Freezer is one of those movies that tries to make up for a limited budget with a screenwriting exercise: a movie nearly or completely set in a single room, with a minimal cast, and a simple hook, which in this case is the threat of Robert freezing to death. The viewer is only presented with information as fast as Robert is, in the hopes of stringing along the basic mystery -- who has the money? -- as long as possible. It's also, like many of these kinds of movies are, a disappointing exercise in attempted cleverness that is so busy trying to pull a fast one that it never bothers to create any compelling characters or involve the viewer in the story on a dramatic level rather than an artificially intellectual one.
First (or just worst) of all, without giving away the ending, the filmmakers behind Freezer are cheaters. If what little fun there is to be had in a film like this comes from trying to solve the movie's mysteries, it's disappointing that there's no way to deduce Freezer's reveals without shot-in-the-dark guessing at which characters are lying through their teeth to artificially extend the film. The deception in Freezer does sort of attempt to justify itself in the end, which is arguably more effort than many of these movies muster, but most of the characters' deception is necessary for the movie to function, not the characters. Too much of Freezer's trickery is there to fool the audience, rather than a logical course of action for the people trapped in this situation.

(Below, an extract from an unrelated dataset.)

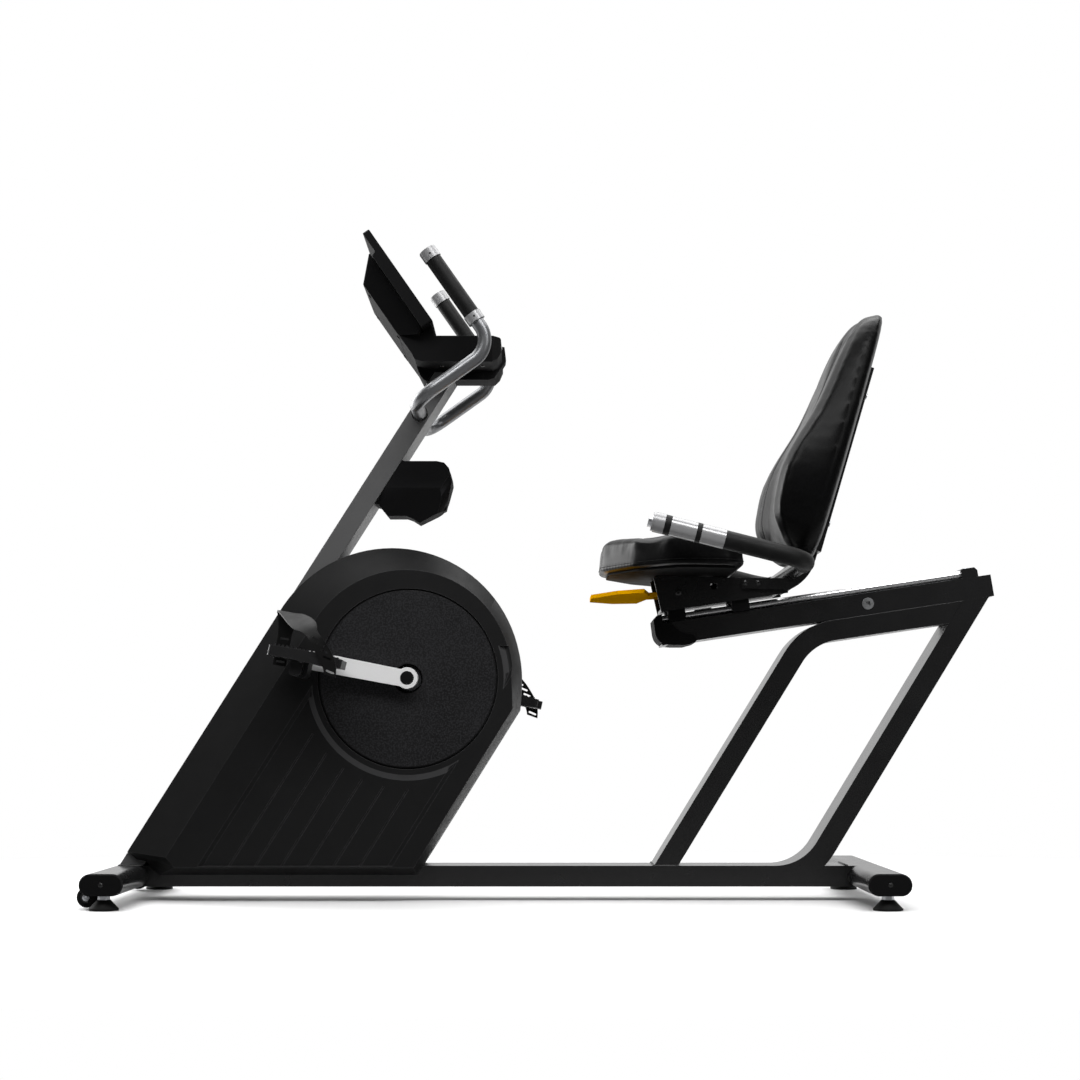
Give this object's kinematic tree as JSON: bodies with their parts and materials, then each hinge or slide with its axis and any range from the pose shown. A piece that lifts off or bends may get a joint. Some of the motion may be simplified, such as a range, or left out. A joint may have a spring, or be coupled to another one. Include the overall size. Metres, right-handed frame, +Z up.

Still, even if Freezer didn't cheat, the "thrills" here aren't all that interesting, thanks to a cast that practically blends into the set decoration. Dylan McDermott's performance, which makes up most of the film, isn't wooden or artificial, but he feels wrong for the part, trying and failing to inject spirit into a character whose "bad boy" attitude is too limply written to register. His bitter, sarcastic one-liners also feel out of character for a man who just woke up wrongfully accused by deadly mobsters he doesn't know, and his physical energy level is often subdued (most noticeable when he's supposed to be trying to break one of the freezer's fans). The rest of the cast doesn't fare any better, either. Peter Facinelli sleepwalks through the role of a cop who is also trapped in the freezer and is nursing a gunshot wound, spewing as much exposition as blood, Snigir and the rest of the minimal cast couldn't fill a cup of chemistry between them.
Directorially, Mikael Salomon falls in step with his performers, adequately making use of a limited setting but never bringing it to life. He may not run out of angles inside the cramped icebox, but it's never a more interesting or memorable location than it would be in real life. Scenes drag on to account for tension that doesn't exist, and Salomon's attempts to generate a chaotic atmosphere through panic and aggravation fall flat. There might be a movie worth watching in the premise of Freezer, but, like a slab of frozen meat, it'd require some finesse before anyone should attempt to eat it.
The Video and Audio
The sole audio option is a Dolby TrueHD 5.1 track, which gets the job done adequately. Although the movie is limited, there are actually a number of opportunities for surround effects, including multiple McDermott beatings, electrical wires, gunshots, and more, all of which have a certain low-budget artificiality to them, but are spread across the soundfield in the expected way. English captions for the deaf and hard of hearing and Spanish subtitles are also provided.
Surprisingly, no trailers of any kind are included -- none before the main menu, and no trailer for Freezer.